- Born: 1949 Coos Bay, Oregon, U.S.
- Died: February 18, 2004 (aged 54–55) Hinsdale, Illinois, U.S.
- Occupations: Journalist, historian

= Steve Neal (historian) =

American journalist and historian

Steve Neal (1949 in Coos Bay, Oregon - February 18, 2004, in Hinsdale, Illinois) was an American journalist and historian, noted for political columns and coverage of American electoral history. He is best known for Dark Horse, an authorized biography of 1940 presidential candidate Wendell Willkie.

==Biography==

===Journalist===
After studying at the University of Oregon and Columbia University, Neal served as a bylined reporter and columnist for the Oregon Journal, the Philadelphia Inquirer and the Chicago Tribune, rising to the level of White House correspondent for the Tribune. From 1987 until 2004, he worked with the Chicago Sun-Times, writing a frequent political column for their editorial page. In 1999, a collection of Neal's columns, Rolling on the River, was published by the Southern Illinois University Press.

===Historian===

Neal published biographies and biographical material on Dwight D. Eisenhower, Oregon Gov. Tom McCall, and 1940 presidential candidate Wendell Willkie; he also edited collections of the letters and speeches of Harry S. Truman.

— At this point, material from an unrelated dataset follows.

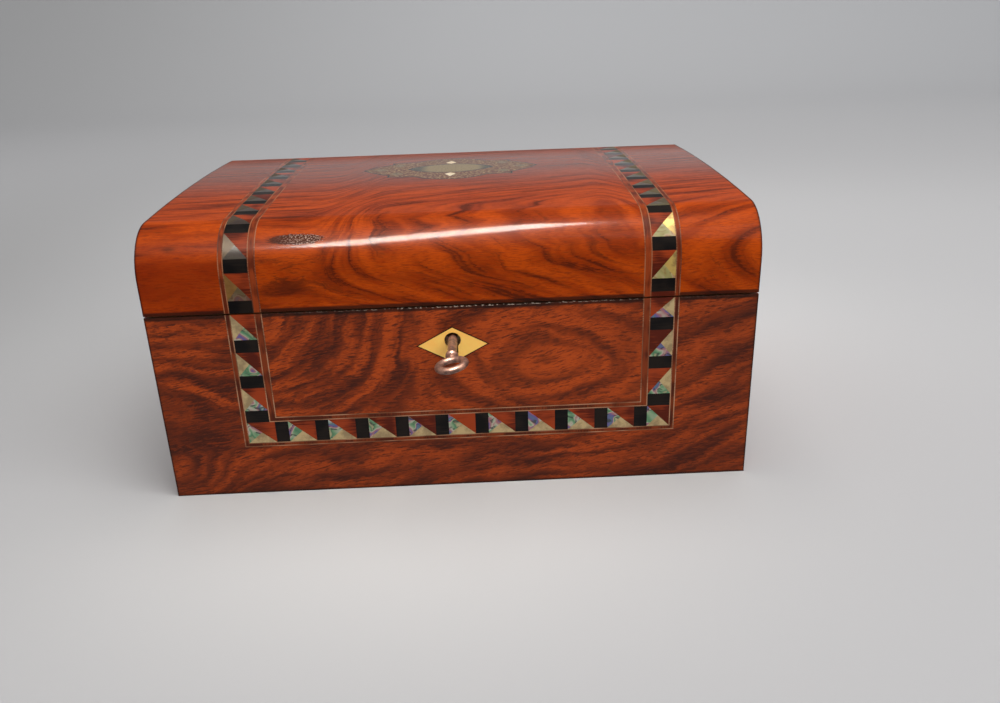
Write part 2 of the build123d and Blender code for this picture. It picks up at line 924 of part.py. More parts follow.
with BuildPart() as cartouche_shell:
    with BuildSketch(cartouche_plane):
        for pearl in pearl_pieces:
            add(pearl)
    extrude(amount=-cartouche_cut)
    add(crown_sheet, mode=Mode.INTERSECT)

with BuildPart() as cartouche_border:
    with BuildSketch(cartouche_plane):
        add(cartouche_outline(0))
        add(cartouche_outline(cartouche_line), mode=Mode.SUBTRACT)
        add(pointed_oval(plate_width + 4 * cartouche_line, plate_height + 2 * cartouche_line))
        add(pointed_oval(plate_width, plate_height), mode=Mode.SUBTRACT)
    extrude(amount=-cartouche_cut)
    add(crown_sheet, mode=Mode.INTERSECT)

with BuildPart() as cartouche_ground:
    with BuildSketch(cartouche_plane):
        add(cartouche_outline(cartouche_line))
        add(pointed_oval(plate_width + 4 * cartouche_line, plate_height + 2 * cartouche_line), mode=Mode.SUBTRACT)
        add(kite(1), mode=Mode.SUBTRACT)
        add(kite(-1), mode=Mode.SUBTRACT)
        for pearl in pearl_pieces:
            add(pearl, mode=Mode.SUBTRACT)
    extrude(amount=-cartouche_cut)
    add(crown_sheet, mode=Mode.INTERSECT)

with BuildPart() as lid_veneer:
    add(lid_sheet(-half_width, -band_finish))
    add(lid_sheet(-band_start, band_start))
    add(lid_sheet(band_finish, half_width))
    with BuildSketch(cartouche_plane):
        add(cartouche_outline(0))
    extrude(amount=-cartouche_cut, mode=Mode.SUBTRACT)
    for x in hinge_centres:
        block(
            (x - hinge_width / 2, x + hinge_width / 2),
            (carcass_y, half_depth),
            (lid_base, lid_base + leaf_thickness),
            mode=Mode.SUBTRACT,
        )

with BuildPart() as lid_stringing:
    for near, far in (
        (band_start, inner_line_edge),
        (inner_string_edge, band_inner_edge),
        (band_outer_edge, outer_string_edge),
        (outer_line_edge, band_finish),
    ):
        for left, right in both_sides(near, far):
            add(lid_sheet(left, right))

with BuildPart() as lid_crossband:
    for near, far in ((inner_line_edge, inner_string_edge), (outer_string_edge, outer_line_edge)):
        for left, right in both_sides(near, far):
            add(lid_sheet(left, right))

# Pattern of the lid's bands: the squares bend over the shoulders, so each is cut by planes
# that stand square to the lid's face


def face_point(x, distance):
    """Point on the lid's outer face."""
    y, z = lid_point(distance, 0)
    return Vector(x, y, z)


def face_normal(distance):
    """Direction out of the lid's face at a distance along its outline."""
    outside = Vector(0, *lid_point(distance, 0))
    inside = Vector(0, *lid_point(distance, veneer))
    return (outside - inside).normalized()


def cut_plane(start, finish, normal, kept):
    """Plane through two points and square to the face, whose front holds the kept point."""
    across = (finish - start).cross(normal)
    if across.dot(kept - start) < 0:
        across = across * -1
    return Plane(origin=start, x_dir=finish - start, z_dir=across)


def lid_piece(outer, inner, start, finish, cuts):
    """Piece of the lid's pattern in a square between two distances, cut by planes."""
    with BuildPart() as piece:
        with BuildSketch(Plane.YZ.offset(min(outer, inner))):
            add(lid_layer(start, finish, 0, veneer))
        extrude(amount=abs(outer - inner))
        for cut in cuts:
            split(bisect_by=cut, keep=Keep.TOP)
    return piece.part


lid_bars = []
lid_redwood = []
lid_brass = []
lid_shell = []
least_square = bar_length / 2
for side, first_bar in ((-1, left_lid_bar), (1, right_lid_bar)):
    outer = side * band_outer_edge
    inner = side * band_inner_edge
    bar_middle = first_bar
    square_start = 0
    while square_start < lid_end - least_square:
        bar_start = max(bar_middle - bar_length / 2, 0)
        bar_finish = min(bar_middle + bar_length / 2, lid_end)
        if bar_start >= lid_end - least_square:
            bar_start = lid_end
        if bar_start - square_start > least_square:
            normal = face_normal((square_start + bar_start) / 2)
            low_outer = face_point(outer, square_start)
            low_inner = face_point(inner, square_start)
            high_outer = face_point(outer, bar_start)
            high_inner = face_point(inner, bar_start)
            centre = face_point((outer + inner) / 2, (square_start + bar_start) / 2)
            upper = cut_plane(high_outer, low_inner, normal, high_inner)
            lower = cut_plane(high_outer, low_inner, normal, low_outer)
            to_brass = cut_plane(low_outer, centre, normal, high_outer)
            to_shell = cut_plane(low_outer, centre, normal, low_inner)
            lid_redwood.append(lid_piece(outer, inner, square_start, bar_start, [upper]))
            lid_brass.append(lid_piece(outer, inner, square_start, bar_start, [lower, to_brass]))
            lid_shell.append(lid_piece(outer, inner, square_start, bar_start, [lower, to_shell]))
        elif bar_start > square_start:
            lid_redwood.append(lid_piece(outer, inner, square_start, bar_start, []))
        if bar_start < lid_end:
            lid_bars.append(lid_piece(outer, inner, bar_start, bar_finish, []))
        square_start = bar_finish if bar_start < lid_end else lid_end
        bar_middle = bar_middle + lid_pitch

with BuildPart() as lid_band_ebony:
    add(lid_bars)

with BuildPart() as lid_band_redwood:
    add(lid_redwood)

with BuildPart() as lid_band_brass:
    add(lid_brass)

with BuildPart() as lid_band_shell:
    add(lid_shell)

# Link plate on the lid's front edge, with a catch hook over each slot of the lock

with BuildPart() as link_plate:
    block(top_plate_limits, (-lock_front, -inner_y), (lid_base, lid_base + top_plate_thickness))
    for place in link_plate_screws:
        with Locations(place):
            add(screw_hole, mode=Mode.SUBTRACT)

with BuildPart() as link_hooks:
    for x in hook_centres:
        with BuildSketch(Plane.YZ.offset(x - hook_thickness / 2)):
            upright_rectangle(hook_front_y, hook_back_y, lid_base - hook_drop, lid_base)
            with Locations(((hook_front_y + hook_front + hook_back_y) / 2, (finger_low + finger_high) / 2)):
                Rectangle(
                    hook_back_y - hook_front_y - hook_front,
                    finger_high - finger_low + 2 * loose,
                    mode=Mode.SUBTRACT,
                )
        extrude(amount=hook_thickness)

# Lining of the base, bearers, and the padded panel in the lid

with BuildPart() as base_lining:
    block((-inner_x, inner_x), (-inner_y, inner_y), (bottom_thickness, lining_height))
    block(
        (cloth - inner_x, inner_x - cloth),
        (cloth - inner_y, inner_y - cloth),
        (bottom_thickness + cloth, lining_height),
        mode=Mode.SUBTRACT,
    )

with BuildPart() as tray_bearers:
    for left, right in both_sides(inner_x - bearer_width, inner_x):
        block((left, right), (-inner_y, inner_y), (lining_height, lining_height + bearer_height))

pad_rim = lid_point(shoulder_end, wall)[1]

with BuildPart() as lid_lining:
    with BuildSketch(Plane.YZ.offset(loose - inner_x)):
        with BuildLine():
            crown_arc = ThreePointArc(
                lid_point(shoulder_end + loose, wall),
                lid_point(lid_middle, wall),
                lid_point(lid_end - shoulder_end - loose, wall),
            )
            right_side = Line(crown_arc @ 1, ((crown_arc @ 1).X, pad_rim - lid_pad_edge))
            belly = ThreePointArc(
                right_side @ 1,
                (0, pad_rim - lid_pad_thickness),
                (-(right_side @ 1).X, (right_side @ 1).Y),
            )
            Line(belly @ 1, crown_arc @ 0)
        make_face()
    extrude(amount=2 * (inner_x - loose))

# Tray

tray_base = lining_height + bearer_height
tray_x = inner_x - tray_gap
tray_y = inner_y - tray_gap
tray_inner_x = tray_x - tray_wall
tray_inner_y = tray_y - tray_wall
tray_floor_top = tray_base + tray_floor_thickness
divider_top = tray_base + tray_height - divider_drop
centre_half = centre_compartment / 2

with BuildPart() as tray_frame:
    with BuildSketch(Plane.XY.offset(tray_base)):
        Rectangle(2 * tray_x, 2 * tray_y)
        Rectangle(2 * tray_inner_x, 2 * tray_inner_y, mode=Mode.SUBTRACT)
    extrude(amount=tray_height)
    chamfer(tray_frame.faces().sort_by(Axis.Z)[-1].edges(), tray_rim_chamfer)

with BuildPart() as tray_floor:
    block((-tray_inner_x, tray_inner_x), (-tray_inner_y, tray_inner_y), (tray_base, tray_floor_top))

side_divisions = 3
long_dividers = both_sides(centre_half, centre_half + divider)
side_depth = (2 * tray_inner_y - (side_divisions - 1) * divider) / side_divisions
compartments = [((-centre_half, centre_half), (-tray_inner_y, tray_inner_y))]
for left, right in both_sides(centre_half + divider, tray_inner_x):
    for place in range(side_divisions):
        start = -tray_inner_y + place * (side_depth + divider)
        compartments.append(((left, right), (start, start + side_depth)))

with BuildPart() as tray_long_dividers:
    for left, right in long_dividers:
        block((left, right), (-tray_inner_y, tray_inner_y), (tray_floor_top, divider_top))

with BuildPart() as tray_cross_dividers:
    for left, right in both_sides(centre_half + divider + running, tray_inner_x):
        for place in range(1, side_divisions):
            start = -tray_inner_y + place * (side_depth + divider) - divider
            block((left, right), (start, start + divider), (tray_floor_top, divider_top - divider_drop))

with BuildPart() as tray_pads:
    for (left, right), (front, back) in compartments:
        block(
            (left + loose, right - loose),
            (front + loose, back - loose),
            (tray_floor_top, tray_floor_top + pad_thickness),
        )

ribbon_top = divider_top - running
ribbon_base = tray_floor_top + pad_thickness + ribbon_thickness

with BuildPart() as tray_ribbons:
    for side in (-1, 1):
        wall_x = side * (tray_inner_x - ribbon_thickness / 2 - running)
        with BuildSketch(Plane.XZ.offset(-ribbon_width / 2)):
            with BuildLine():
                rise = Line((wall_x, ribbon_base), (wall_x, ribbon_top - ribbon_loop / 2))
                over = ThreePointArc(
                    rise @ 1,
                    (wall_x - side * ribbon_loop / 2, ribbon_top - ribbon_thickness / 2),
                    (wall_x - side * ribbon_loop, ribbon_top - ribbon_loop / 2),
                )
                Line(over @ 1, (wall_x - side * 2 * ribbon_thickness, ribbon_base))
                offset(
                    amount=ribbon_thickness / 2, side=Side.BOTH, kind=Kind.INTERSECTION, mode=Mode.REPLACE
                )
            make_face()
        extrude(amount=ribbon_width)

# Names and files

pieces = {
    "bottom_panel": bottom_panel,
    "base_front_board": base_front_board,
    "base_back_board": base_back_board,
    "base_left_board": base_left_board,
    "base_right_board": base_right_board,
    "base_front_veneer": base_front_veneer,
    "base_back_veneer": base_back_veneer,
    "base_left_veneer": base_left_veneer,
    "base_right_veneer": base_right_veneer,
    "base_crossband": base_crossband,
    "base_stringing": base_stringing,
    "base_band_ebony": base_band_ebony,
    "base_band_redwood": base_band_redwood,
    "base_band_brass": base_band_brass,
    "base_band_shell": base_band_shell,
    "escutcheon": escutcheon,
    "lock_plate": lock_plate,
    "lock_cap": lock_cap,
    "lock_pin": lock_pin,
    "lock_bolt": lock_bolt,
    "bolt_studs": bolt_studs,
    "bolt_spring": bolt_spring,
    "key": key,
    "left_hinge_base_leaf": base_leaves[0],
    "right_hinge_base_leaf": base_leaves[1],
    "left_hinge_lid_leaf": lid_leaves[0],
    "right_hinge_lid_leaf": lid_leaves[1],
    "hinge_pins": hinge_pins,
    "base_screws": base_screws,
    "lid_screws": lid_screws,
    "lid_front_rail": lid_front_rail,
    "lid_back_rail": lid_back_rail,
    "lid_top_board": lid_top_board,
    "lid_left_end": lid_left_end,
    "lid_right_end": lid_right_end,
    "lid_left_veneer": lid_left_veneer,
    "lid_right_veneer": lid_right_veneer,
    "lid_veneer": lid_veneer,
    "lid_stringing": lid_stringing,
    "lid_crossband": lid_crossband,
    "lid_band_ebony": lid_band_ebony,
    "lid_band_redwood": lid_band_redwood,
    "lid_band_brass": lid_band_brass,
    "lid_band_shell": lid_band_shell,
    "cartouche_border": cartouche_border,
    "cartouche_ground": cartouche_ground,
    "cartouche_plate": cartouche_plate,
    "cartouche_kites": cartouche_kites,
    "cartouche_shell": cartouche_shell,
    "link_plate": link_plate,
    "link_hooks": link_hooks,
    "lid_lining": lid_lining,
    "base_lining": base_lining,
    "tray_bearers": tray_bearers,
    "tray_frame": tray_frame,
    "tray_floor": tray_floor,
    "tray_long_dividers": tray_long_dividers,
    "tray_cross_dividers": tray_cross_dividers,
    "tray_pads": tray_pads,
    "tray_ribbons": tray_ribbons,
}

for name, piece in pieces.items():
    piece.part.label = name
    export_step(piece.part, f"parts/{name}.step")
print(len(pieces), "pieces written")
print("lid top", round(lid_top, 2), "hinge axis", round(hinge_y, 2), round(hinge_z, 2))
print("bolt per turn", bolt_travel, "key axis", lock_x, key_height)
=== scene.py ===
# %% [markdown]
# # A veneered box with a domed lid
# The real box is a Victorian one: rosewood veneer over plain boards, bands of ebony, shell, brass
# and redwood let into the veneer, a cartouche on the lid, and a small brass lock with its key.
# The packed model gives every piece its size and place, so this lesson dresses it, and makes only
# the key and the soft pieces anew.

# %% Load the model
import math

import bmesh
import bpy
from mathutils import Matrix, Vector, noise


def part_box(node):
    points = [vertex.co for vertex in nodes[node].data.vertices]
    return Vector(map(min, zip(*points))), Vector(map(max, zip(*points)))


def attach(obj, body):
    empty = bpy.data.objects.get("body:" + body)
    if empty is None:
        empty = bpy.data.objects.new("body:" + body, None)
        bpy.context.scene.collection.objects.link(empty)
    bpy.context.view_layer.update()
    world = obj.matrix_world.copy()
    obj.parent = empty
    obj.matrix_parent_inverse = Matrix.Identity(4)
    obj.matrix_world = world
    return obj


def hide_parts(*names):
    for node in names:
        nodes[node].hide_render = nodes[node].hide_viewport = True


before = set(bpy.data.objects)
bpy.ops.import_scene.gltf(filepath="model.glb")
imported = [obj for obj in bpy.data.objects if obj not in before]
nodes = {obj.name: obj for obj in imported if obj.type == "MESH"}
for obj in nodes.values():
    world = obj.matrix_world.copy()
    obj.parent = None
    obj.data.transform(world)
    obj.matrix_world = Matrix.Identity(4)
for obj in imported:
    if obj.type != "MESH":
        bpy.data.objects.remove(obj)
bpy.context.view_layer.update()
print("pieces in the model:", len(nodes))

# %% [markdown]
# ## Camera
# A photograph can be matched by eye, but straight edges allow better: the corners of the box and
# the ends of its bands were lined up with the picture by least squares. That gave the place of
# the camera, three turns and the focal length, which are written here as they came out.

# %% Set the camera
camera_place = Vector((0.0122069, -0.4763516, 0.2237048))
pitch, yaw, roll = 0.3895, -0.0222, -0.0332
focal_pixels, picture_width, sensor_width = 870.535, 1000, 36.0

turn = Matrix.Rotation(yaw, 3, "Z")
level_up = Vector((0, math.sin(pitch), math.cos(pitch)))
across = Vector((1, 0, 0))
forward = turn @ Vector((0, math.cos(pitch), -math.sin(pitch)))
right = turn @ (math.cos(roll) * across + math.sin(roll) * level_up)
upward = turn @ (math.cos(roll) * level_up - math.sin(roll) * across)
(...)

His hero, however, was Abraham Lincoln, and he campaigned for public support to transfer Lincoln's papers and memorabilia to a scholarly, nonpolitical library and museum that would serve as a focus for public education of the life of the 16th President of the United States.

==Death and honors==
Neal was found dead at his Hinsdale home on February 18, 2004, after having inhaled a fatal quantity of carbon monoxide. The Abraham Lincoln Presidential Library and Museum, located in Springfield, Illinois, opened to the public in 2005. The library has named its reading room the Steve Neal Reading Room in honor of Neal's work and advocacy for the creation of the library.